So, the area is 2yδx. But I don’t want to write
everything in terms of y. I want to write it in terms of
x; then, I do similar triangles.
Similar triangles tell me that y/b is x/h,
namely, that triangle compared to that triangle tells me
y/b is x/h. Therefore, the y here
can be replaced by bx/h. So, that is the mass of the
sliver here, and its center is obviously here,
so that is a mass there, there’s a mass there;
I’ve got to do the weighted average of all of them.
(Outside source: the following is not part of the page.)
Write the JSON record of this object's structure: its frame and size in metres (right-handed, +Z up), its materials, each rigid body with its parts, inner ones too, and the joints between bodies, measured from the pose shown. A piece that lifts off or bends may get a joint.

So remember, I don’t just integrate this
over x; that would just give me the
mass of the body. I should multiply it by a
further x and then do the integral.
So, what I really want to do to find the center of mass
x, is to take that mass I got,
M/A, there is a 2, there’s an h,
there is a b, there is an x from
there, and another x,
because you have to multiply this by the x coordinate
of this thing, because that’s the coordinate
of the center of mass of this. There are two xs,
that’s what you’ve got to remember.
So, that should be integrated from 0 to h,
that’ll give me h^(3)/3. So, I get (2Mb/Ah) times
h^(3) over 3. Now, you know there is one more
thing we have to do. We must replace the area of the
triangle by ½ base times altitude, which is bh.
I also forgot to divide everything by the mass,
because the center of mass is this weighted average divided by
the total mass, so I’ve got to divide by
1/M. Well, I claim,
if you do this and cancel everything you will get the
answer of 2/3h. Okay, so not surprisingly the
center of mass of this is not halfway to the other end,
but two-thirds of the way because it’s top heavy;
this side of it is heavier. This is the level of calculus
you should be able to do in this course, be able to take some
body, slice it up in some fashion,
and find the location of the center of mass.
You combine symmetry arguments with actual calculation.
For this sliver, by symmetry,
you know the center of mass is at the center,
guys there is no further symmetry you can use;
you have to do the actual work. So, what have I done so far?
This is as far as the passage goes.